Devant lui, je me demandais si je pouvais m’imaginer Sorbelli comme un frère -non, trop vieux-, comme un père -non, trop jeune-, comme un amant -non, je préfère qu’ils aient l’âge d’un grand frère. Trop rapidement, je lui ai laissé prendre la place d’un maître qui me dirigera en voguant de sévérité en complicité, de paternité en amitié, et en infidélité.

Comment avons-nous usé respectivement des huit heures de l’autre ?

Il m’a tout d’abord demandé de lui retranscrire les paroles de Guillaume Victor Pujebet, un spéculateur, en texte clair, pour qu’un acteur puisse jouer cette pièce intitulée « L’Esthétique de la spéculation ». La retranscription s’est effectuée à partir d’une cassette VHS d’assez mauvaise qualité, cela m’a pris 6 heures environ. En échange, il a répondu à mes questions, à mes attentes, à ceci près qu’une ou deux heures m’auraient suffi.

Le compte-relation soldé

Le pacte rempli, nous avons continué à nous voir. Les conversations étaient sensiblement les mêmes. Des conversations jamais vives, ni fades. Nous discutions durant deux ou trois heures à raison d’une séance par semaine. Un soir de décembre, j’avais enfilé mon manteau en m’apprêtant à le saluer quand il me tendit un préservatif « King size ». Il prétextait qu’il s’était tourné un film porno dans son appartement la veille.

Un autre jour, il m’emmena au vernissage de Penone au Centre Pompidou. Il ne me présentait jamais les personnes avec lesquelles il conversait. Il me rejoindra plus tard en me demandant : « Que faisais-tu avec Madame Pompidou tout à l’heure ? ».
Je me souvins que j’avais effectivement profité d’une explication destinée à une dame fort élégante. Ce que je retins est que Sorbelli ne m’avait pas tant délaissé. Il avait gardé un oeil sur moi.
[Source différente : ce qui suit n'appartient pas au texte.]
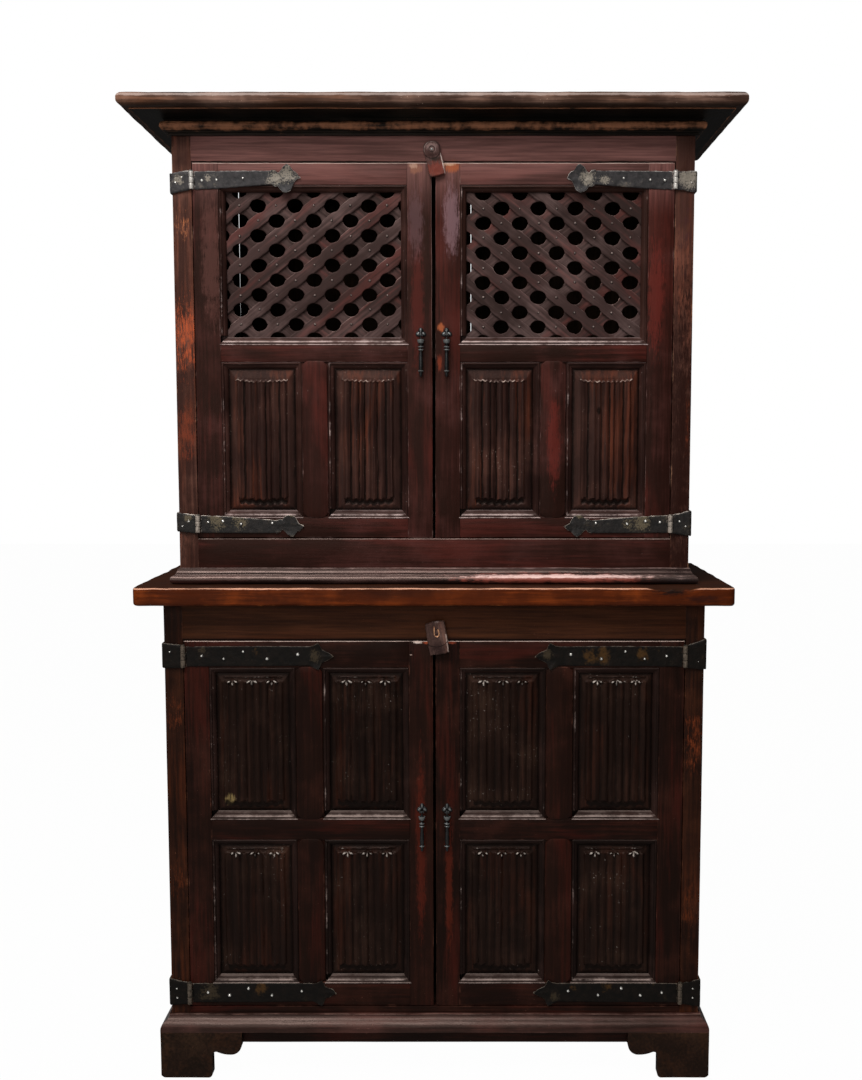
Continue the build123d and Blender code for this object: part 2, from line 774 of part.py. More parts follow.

Pendant l’été, lui est parti en Italie, moi en Normandie. Nous nous sommes revus le 3 septembre à l’occasion de ma soutenance. J’espérais fort qu’il vienne. Sa simple présence m’a donné beaucoup de force et peut-être, avouons-le, une crédibilité plus grande auprès du jury. Faire comprendre qu’être artiste c’est faire la pute n’est pas chose simple.

Alberto a confiance en moi. Il m’a associé à l’accrochage de son exposition « Tentatives de rapport avec la société » à la galerie Maisonneuve. Ainsi, j’ai passé des journées entières avec lui qui m’ont permis de le connaître mieux encore : il raffole des pim’s à la poire et des petits écoliers au chocolat noir. En épinglant un à un les souvenirs de ses performances, j’ai perçu chez lui une amertume, une nostalgie peut-être. Un goût d’achevé, c’est certain. Il me tendait des cartes : « Tu vois Aurélien, à l’époque je recevais des cartons d’Aillagon et du Premier Ministre. Cela ne m’arrive plus... ».

Il me questionna également, pour mieux me parler de lui ; il aime les gens beaux, cruels et qui lui résistent.

Je lui envoie aujourd’hui le roman d’Eric-Emmanuel Schmitt : Lorsque j’étais une oeuvre d’art [5].

[1Pour découvrir ou re-découvrir les travaux récents d’Alberto Sorbelli, voici le site de la galerie qui le représente : galerie-maisonneuve.com

[2Site officiel de l’artiste Orlan : orlan.net

[3journiac.com : vous trouverez sur ce site les principales oeuvres de Journiac dont Contrat de prostitution.

[4Site officiel de l’artiste Annie Sprinkle : anniesprinkle.org Une attention particulière pour le projet 40 REASONS WHY WHORES ARE MY HEROES.

[5Eric-Emmanuel Schmitt, Lorsque j’étais une oeuvre d’art, Editions Albin Michel, 2002.